There was, she said, “something authentic at the base of the project. There was a history that was real. The ethos of the cowboy and cowgirl coming up the Chisholm Trail, those things are very lyrical and, in some ways, cinematic. We saw the beauty and majesty in the horse and mule barns.”
Berman and her team began by putting together a “wish list” of shops, restaurants, and other attractions that would make Mule Alley a destination for tourists and locals. Berman knew Fort Worthians would not tolerate a hokey caricature of Cowtown’s cowboy culture.
“We wanted to bring a group of stores that had bona fide heritage in the West,” she said. “We thought it was really important that we got to know the market. Who were the great chefs, artisans, and entrepreneurs? If we could convince them that the [Stockyards offered them opportunities], we would be able to honor our surroundings and attract a local audience.”
Early on, Mule Alley project leaders reached out to Paslay, who also owns Piattello Italian Kitchen and Clay Pigeon.
“We were excited about it from the beginning,” he said. “To be a part of the Stockyards is pretty cool. It’s not often you get to be a part of that kind of history.”

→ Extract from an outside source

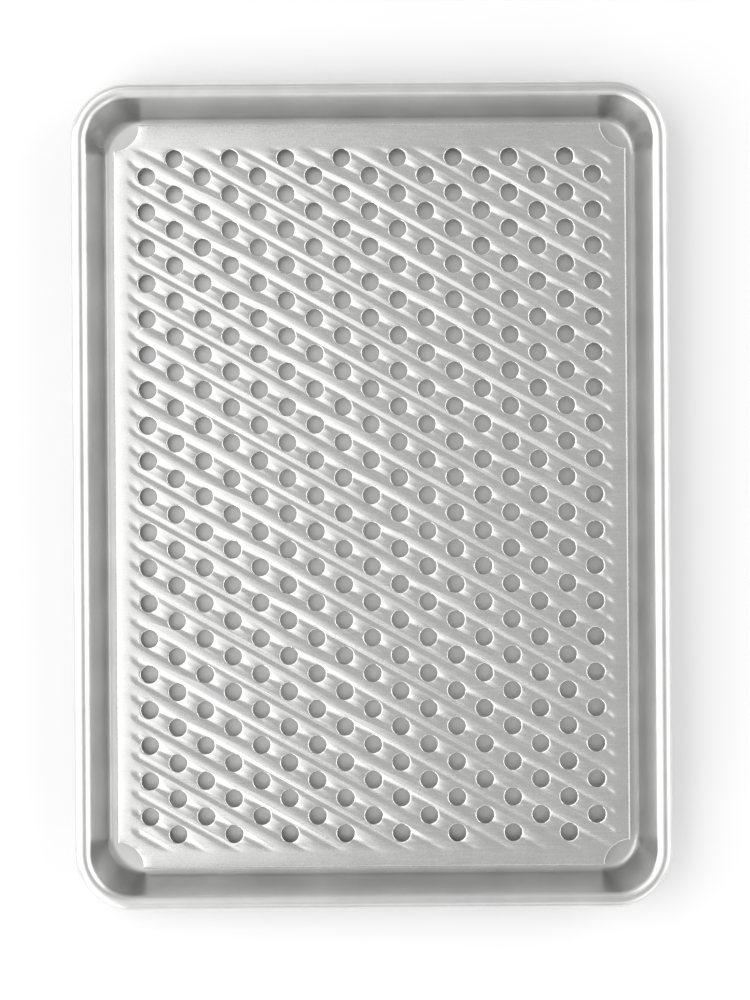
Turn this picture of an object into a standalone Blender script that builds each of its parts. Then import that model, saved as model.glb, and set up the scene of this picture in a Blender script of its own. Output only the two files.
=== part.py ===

As we chatted inside his restaurant, staffers bustled about, putting the finishing touches on what Paslay describes as an American grille concept that has “Texas’ greatest hits.”
The menu, he added, includes dishes like chicken-fried steak, grilled trout, oysters on the half shell, pimento cheese, smoked meats, and other Texas favorites.
Paslay said he wanted to honor the historic roots of the Stockyards by working with established dishes and traditional cooking techniques. His restaurant will use a wood-fire grill and oven that does not use natural gas or electricity, he said.
Behind Provender Hall, a small crew was working on Sidesaddle Saloon, the wine bar that pays homage to the historic cowgirl and her modern incarnations. Co-owner Sarah Castillo (the restaurateur behind Taco Heads and Tinie’s Mexican Cuisine) said her years of working in the service industry during the Fort Worth Stock Show & Rodeo taught her that cowboys and cowgirls enjoy a fine glass of wine as much as they do Coors Light. Modern cowgirls, she said, are the hardworking moms and female business owners who share the tireless defiance and resilience of their 19th-century counterparts.
Just south of Sidesaddle Saloon, a sprawling barn with a retractable glass roof will soon be home to Second Rodeo Brewing Company, the brewpub concept of chef/restaurateur Jason Boso. Brewer Justin Meyers, who heads By the Horns Brewing in Mansfield (also owned by Boso), is slated to oversee brewing operations at Second Rodeo. Last year, Meyers said the Stockyards brewery will feature beers and styles that pay tribute to the American breweries that paved the way for the current craft beer movement.
Nearby MB Mercantile & Supply was a treat. The store offers old-timey candies, antique cameras, cookbooks, and a wide range of knickknacks. Berman said she wanted to offer visitors a fun, entertainment-based retail experience that covered a wide range of price points. The hundreds of items found in MB Mercantile & Supply were hand-picked or created specifically for Fort Worth’s customers, she added.
At the southernmost end of Mule Alley is Hotel Drover, which will feature 200 rooms and suites, a signature restaurant, meeting spaces, and a wedding barn starting this October. As I made the rounds of the various businesses in Mule Alley, I asked the employees how many tourists they saw. Upwards of half of all visitors were from out of state that day, the employees said. I was surprised, given the ongoing economic downturn and bottomed-out tourism industry. Many tourists were visiting Fort Worth for the first time, I was told, by increasingly antsy Americans who are looking for a break and hear that Fort Worth’s Stockyards offers something different from typical U.S. tourist destinations.